Task objective -> Output all of the entries below precisely as written.
[start of Excerpted data]
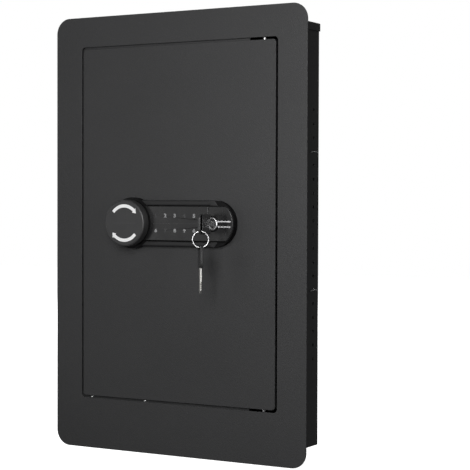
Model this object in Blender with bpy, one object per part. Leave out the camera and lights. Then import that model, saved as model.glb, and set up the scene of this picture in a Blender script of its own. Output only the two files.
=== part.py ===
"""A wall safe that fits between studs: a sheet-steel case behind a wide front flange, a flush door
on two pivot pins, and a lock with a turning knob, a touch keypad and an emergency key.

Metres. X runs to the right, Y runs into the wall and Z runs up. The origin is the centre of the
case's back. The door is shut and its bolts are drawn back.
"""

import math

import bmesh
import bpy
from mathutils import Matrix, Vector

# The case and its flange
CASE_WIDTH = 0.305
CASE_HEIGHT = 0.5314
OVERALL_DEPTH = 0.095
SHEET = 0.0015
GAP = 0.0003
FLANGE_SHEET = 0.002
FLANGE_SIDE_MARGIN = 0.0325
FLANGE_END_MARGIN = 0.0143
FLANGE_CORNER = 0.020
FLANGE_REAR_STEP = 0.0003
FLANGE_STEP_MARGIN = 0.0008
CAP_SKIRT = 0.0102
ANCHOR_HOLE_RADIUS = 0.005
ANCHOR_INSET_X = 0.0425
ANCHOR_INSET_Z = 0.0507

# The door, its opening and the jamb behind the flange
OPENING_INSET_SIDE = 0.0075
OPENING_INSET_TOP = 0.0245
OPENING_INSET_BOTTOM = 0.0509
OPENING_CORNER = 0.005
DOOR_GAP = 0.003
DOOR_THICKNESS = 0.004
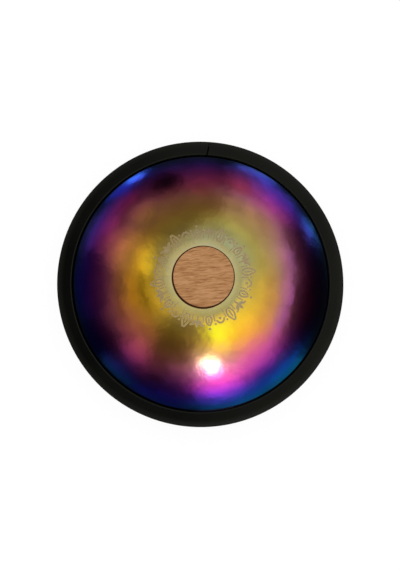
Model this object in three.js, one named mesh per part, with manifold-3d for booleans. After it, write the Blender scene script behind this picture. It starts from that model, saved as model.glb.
[end of Excerpted data]
Reply to the exercise ->
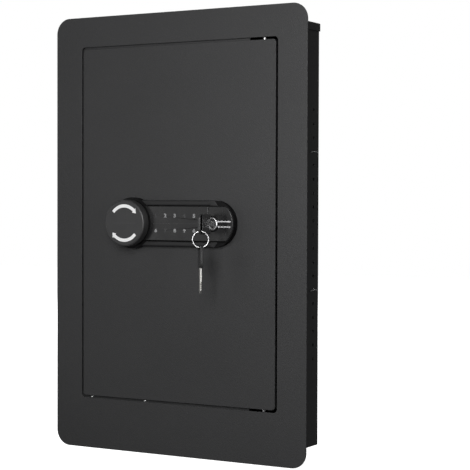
Model this object in Blender with bpy, one object per part. Leave out the camera and lights. Then import that model, saved as model.glb, and set up the scene of this picture in a Blender script of its own. Output only the two files.
=== part.py ===
"""A wall safe that fits between studs: a sheet-steel case behind a wide front flange, a flush door
on two pivot pins, and a lock with a turning knob, a touch keypad and an emergency key.

Metres. X runs to the right, Y runs into the wall and Z runs up. The origin is the centre of the
case's back. The door is shut and its bolts are drawn back.
"""

import math

import bmesh
import bpy
from mathutils import Matrix, Vector

# The case and its flange
CASE_WIDTH = 0.305
CASE_HEIGHT = 0.5314
OVERALL_DEPTH = 0.095
SHEET = 0.0015
GAP = 0.0003
FLANGE_SHEET = 0.002
FLANGE_SIDE_MARGIN = 0.0325
FLANGE_END_MARGIN = 0.0143
FLANGE_CORNER = 0.020
FLANGE_REAR_STEP = 0.0003
FLANGE_STEP_MARGIN = 0.0008
CAP_SKIRT = 0.0102
ANCHOR_HOLE_RADIUS = 0.005
ANCHOR_INSET_X = 0.0425
ANCHOR_INSET_Z = 0.0507

# The door, its opening and the jamb behind the flange
OPENING_INSET_SIDE = 0.0075
OPENING_INSET_TOP = 0.0245
OPENING_INSET_BOTTOM = 0.0509
OPENING_CORNER = 0.005
DOOR_GAP = 0.003
DOOR_THICKNESS = 0.004
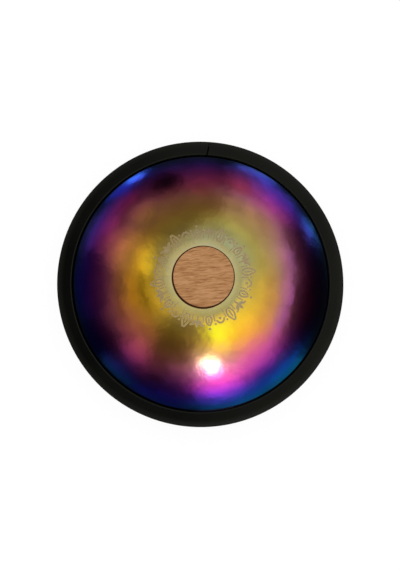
Model this object in three.js, one named mesh per part, with manifold-3d for booleans. After it, write the Blender scene script behind this picture. It starts from that model, saved as model.glb.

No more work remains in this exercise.